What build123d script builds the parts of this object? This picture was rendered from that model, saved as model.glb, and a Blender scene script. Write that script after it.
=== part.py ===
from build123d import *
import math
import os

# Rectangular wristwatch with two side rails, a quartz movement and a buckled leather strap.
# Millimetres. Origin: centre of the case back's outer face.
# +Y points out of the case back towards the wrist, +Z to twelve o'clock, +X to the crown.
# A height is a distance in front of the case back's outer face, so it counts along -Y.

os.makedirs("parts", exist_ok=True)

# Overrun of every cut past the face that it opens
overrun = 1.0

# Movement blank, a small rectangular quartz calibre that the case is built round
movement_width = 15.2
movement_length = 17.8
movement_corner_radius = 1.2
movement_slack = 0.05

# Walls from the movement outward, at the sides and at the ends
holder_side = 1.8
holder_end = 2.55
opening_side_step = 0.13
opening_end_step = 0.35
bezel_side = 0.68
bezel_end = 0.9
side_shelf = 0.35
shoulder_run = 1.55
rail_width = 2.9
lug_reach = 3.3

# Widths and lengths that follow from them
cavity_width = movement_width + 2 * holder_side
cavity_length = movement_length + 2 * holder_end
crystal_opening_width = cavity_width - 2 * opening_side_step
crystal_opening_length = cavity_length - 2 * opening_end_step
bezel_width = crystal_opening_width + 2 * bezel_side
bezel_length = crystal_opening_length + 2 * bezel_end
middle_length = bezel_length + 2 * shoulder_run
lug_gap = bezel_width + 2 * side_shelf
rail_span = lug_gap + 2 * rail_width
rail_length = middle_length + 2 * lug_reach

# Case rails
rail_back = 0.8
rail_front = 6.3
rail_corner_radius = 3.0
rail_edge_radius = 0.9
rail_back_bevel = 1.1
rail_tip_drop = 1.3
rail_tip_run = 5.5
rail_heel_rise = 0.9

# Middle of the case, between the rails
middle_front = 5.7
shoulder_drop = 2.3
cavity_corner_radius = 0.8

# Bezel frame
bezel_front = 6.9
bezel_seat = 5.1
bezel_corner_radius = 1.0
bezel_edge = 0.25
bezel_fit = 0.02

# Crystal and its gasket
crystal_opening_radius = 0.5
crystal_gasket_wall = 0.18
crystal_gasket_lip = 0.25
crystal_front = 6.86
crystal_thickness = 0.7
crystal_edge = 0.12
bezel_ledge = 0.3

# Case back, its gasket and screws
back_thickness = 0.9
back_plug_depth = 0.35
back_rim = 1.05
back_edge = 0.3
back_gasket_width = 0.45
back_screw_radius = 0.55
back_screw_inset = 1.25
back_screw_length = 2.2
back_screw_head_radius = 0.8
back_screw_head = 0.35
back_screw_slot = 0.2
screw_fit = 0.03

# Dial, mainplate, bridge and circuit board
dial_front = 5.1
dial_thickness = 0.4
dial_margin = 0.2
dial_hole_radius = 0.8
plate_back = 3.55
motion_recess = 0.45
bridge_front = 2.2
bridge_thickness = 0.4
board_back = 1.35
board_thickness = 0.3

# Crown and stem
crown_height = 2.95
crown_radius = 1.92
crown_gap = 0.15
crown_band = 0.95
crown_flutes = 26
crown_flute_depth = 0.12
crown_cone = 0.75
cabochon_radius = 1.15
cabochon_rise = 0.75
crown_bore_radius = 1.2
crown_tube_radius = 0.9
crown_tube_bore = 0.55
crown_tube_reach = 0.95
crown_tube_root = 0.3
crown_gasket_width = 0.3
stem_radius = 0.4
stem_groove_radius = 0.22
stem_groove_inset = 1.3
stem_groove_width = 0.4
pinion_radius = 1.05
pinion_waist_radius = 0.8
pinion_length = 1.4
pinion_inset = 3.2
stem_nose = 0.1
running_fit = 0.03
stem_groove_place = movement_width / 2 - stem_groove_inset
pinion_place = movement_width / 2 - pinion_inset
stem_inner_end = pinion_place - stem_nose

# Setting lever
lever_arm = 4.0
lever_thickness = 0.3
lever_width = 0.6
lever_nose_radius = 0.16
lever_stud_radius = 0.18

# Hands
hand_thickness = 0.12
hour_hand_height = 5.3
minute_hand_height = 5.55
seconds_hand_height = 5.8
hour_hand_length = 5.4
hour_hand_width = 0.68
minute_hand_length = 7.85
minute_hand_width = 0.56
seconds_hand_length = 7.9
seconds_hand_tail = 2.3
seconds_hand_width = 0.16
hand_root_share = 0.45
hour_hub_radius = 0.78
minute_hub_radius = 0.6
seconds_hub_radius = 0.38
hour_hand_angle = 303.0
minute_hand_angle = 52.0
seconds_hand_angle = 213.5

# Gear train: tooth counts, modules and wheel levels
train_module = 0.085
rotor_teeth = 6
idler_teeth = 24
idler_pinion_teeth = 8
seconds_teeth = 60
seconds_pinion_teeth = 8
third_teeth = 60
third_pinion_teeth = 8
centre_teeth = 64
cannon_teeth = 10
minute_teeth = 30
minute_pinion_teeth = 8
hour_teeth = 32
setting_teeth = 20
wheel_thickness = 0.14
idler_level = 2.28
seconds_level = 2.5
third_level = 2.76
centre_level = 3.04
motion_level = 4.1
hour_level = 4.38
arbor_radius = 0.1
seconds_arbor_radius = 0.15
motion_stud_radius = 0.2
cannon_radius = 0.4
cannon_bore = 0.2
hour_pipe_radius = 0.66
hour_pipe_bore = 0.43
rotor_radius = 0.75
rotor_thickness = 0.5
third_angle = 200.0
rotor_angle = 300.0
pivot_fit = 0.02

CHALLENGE
Write out the entire listing exactly.

SOLUTION TO THIS PROBLEM
What build123d script builds the parts of this object? This picture was rendered from that model, saved as model.glb, and a Blender scene script. Write that script after it.
=== part.py ===
from build123d import *
import math
import os

# Rectangular wristwatch with two side rails, a quartz movement and a buckled leather strap.
# Millimetres. Origin: centre of the case back's outer face.
# +Y points out of the case back towards the wrist, +Z to twelve o'clock, +X to the crown.
# A height is a distance in front of the case back's outer face, so it counts along -Y.

os.makedirs("parts", exist_ok=True)

# Overrun of every cut past the face that it opens
overrun = 1.0

# Movement blank, a small rectangular quartz calibre that the case is built round
movement_width = 15.2
movement_length = 17.8
movement_corner_radius = 1.2
movement_slack = 0.05

# Walls from the movement outward, at the sides and at the ends
holder_side = 1.8
holder_end = 2.55
opening_side_step = 0.13
opening_end_step = 0.35
bezel_side = 0.68
bezel_end = 0.9
side_shelf = 0.35
shoulder_run = 1.55
rail_width = 2.9
lug_reach = 3.3

# Widths and lengths that follow from them
cavity_width = movement_width + 2 * holder_side
cavity_length = movement_length + 2 * holder_end
crystal_opening_width = cavity_width - 2 * opening_side_step
crystal_opening_length = cavity_length - 2 * opening_end_step
bezel_width = crystal_opening_width + 2 * bezel_side
bezel_length = crystal_opening_length + 2 * bezel_end
middle_length = bezel_length + 2 * shoulder_run
lug_gap = bezel_width + 2 * side_shelf
rail_span = lug_gap + 2 * rail_width
rail_length = middle_length + 2 * lug_reach

# Case rails
rail_back = 0.8
rail_front = 6.3
rail_corner_radius = 3.0
rail_edge_radius = 0.9
rail_back_bevel = 1.1
rail_tip_drop = 1.3
rail_tip_run = 5.5
rail_heel_rise = 0.9

# Middle of the case, between the rails
middle_front = 5.7
shoulder_drop = 2.3
cavity_corner_radius = 0.8

# Bezel frame
bezel_front = 6.9
bezel_seat = 5.1
bezel_corner_radius = 1.0
bezel_edge = 0.25
bezel_fit = 0.02

# Crystal and its gasket
crystal_opening_radius = 0.5
crystal_gasket_wall = 0.18
crystal_gasket_lip = 0.25
crystal_front = 6.86
crystal_thickness = 0.7
crystal_edge = 0.12
bezel_ledge = 0.3

# Case back, its gasket and screws
back_thickness = 0.9
back_plug_depth = 0.35
back_rim = 1.05
back_edge = 0.3
back_gasket_width = 0.45
back_screw_radius = 0.55
back_screw_inset = 1.25
back_screw_length = 2.2
back_screw_head_radius = 0.8
back_screw_head = 0.35
back_screw_slot = 0.2
screw_fit = 0.03

# Dial, mainplate, bridge and circuit board
dial_front = 5.1
dial_thickness = 0.4
dial_margin = 0.2
dial_hole_radius = 0.8
plate_back = 3.55
motion_recess = 0.45
bridge_front = 2.2
bridge_thickness = 0.4
board_back = 1.35
board_thickness = 0.3

# Crown and stem
crown_height = 2.95
crown_radius = 1.92
crown_gap = 0.15
crown_band = 0.95
crown_flutes = 26
crown_flute_depth = 0.12
crown_cone = 0.75
cabochon_radius = 1.15
cabochon_rise = 0.75
crown_bore_radius = 1.2
crown_tube_radius = 0.9
crown_tube_bore = 0.55
crown_tube_reach = 0.95
crown_tube_root = 0.3
crown_gasket_width = 0.3
stem_radius = 0.4
stem_groove_radius = 0.22
stem_groove_inset = 1.3
stem_groove_width = 0.4
pinion_radius = 1.05
pinion_waist_radius = 0.8
pinion_length = 1.4
pinion_inset = 3.2
stem_nose = 0.1
running_fit = 0.03
stem_groove_place = movement_width / 2 - stem_groove_inset
pinion_place = movement_width / 2 - pinion_inset
stem_inner_end = pinion_place - stem_nose

# Setting lever
lever_arm = 4.0
lever_thickness = 0.3
lever_width = 0.6
lever_nose_radius = 0.16
lever_stud_radius = 0.18

# Hands
hand_thickness = 0.12
hour_hand_height = 5.3
minute_hand_height = 5.55
seconds_hand_height = 5.8
hour_hand_length = 5.4
hour_hand_width = 0.68
minute_hand_length = 7.85
minute_hand_width = 0.56
seconds_hand_length = 7.9
seconds_hand_tail = 2.3
seconds_hand_width = 0.16
hand_root_share = 0.45
hour_hub_radius = 0.78
minute_hub_radius = 0.6
seconds_hub_radius = 0.38
hour_hand_angle = 303.0
minute_hand_angle = 52.0
seconds_hand_angle = 213.5

# Gear train: tooth counts, modules and wheel levels
train_module = 0.085
rotor_teeth = 6
idler_teeth = 24
idler_pinion_teeth = 8
seconds_teeth = 60
seconds_pinion_teeth = 8
third_teeth = 60
third_pinion_teeth = 8
centre_teeth = 64
cannon_teeth = 10
minute_teeth = 30
minute_pinion_teeth = 8
hour_teeth = 32
setting_teeth = 20
wheel_thickness = 0.14
idler_level = 2.28
seconds_level = 2.5
third_level = 2.76
centre_level = 3.04
motion_level = 4.1
hour_level = 4.38
arbor_radius = 0.1
seconds_arbor_radius = 0.15
motion_stud_radius = 0.2
cannon_radius = 0.4
cannon_bore = 0.2
hour_pipe_radius = 0.66
hour_pipe_bore = 0.43
rotor_radius = 0.75
rotor_thickness = 0.5
third_angle = 200.0
rotor_angle = 300.0
pivot_fit = 0.02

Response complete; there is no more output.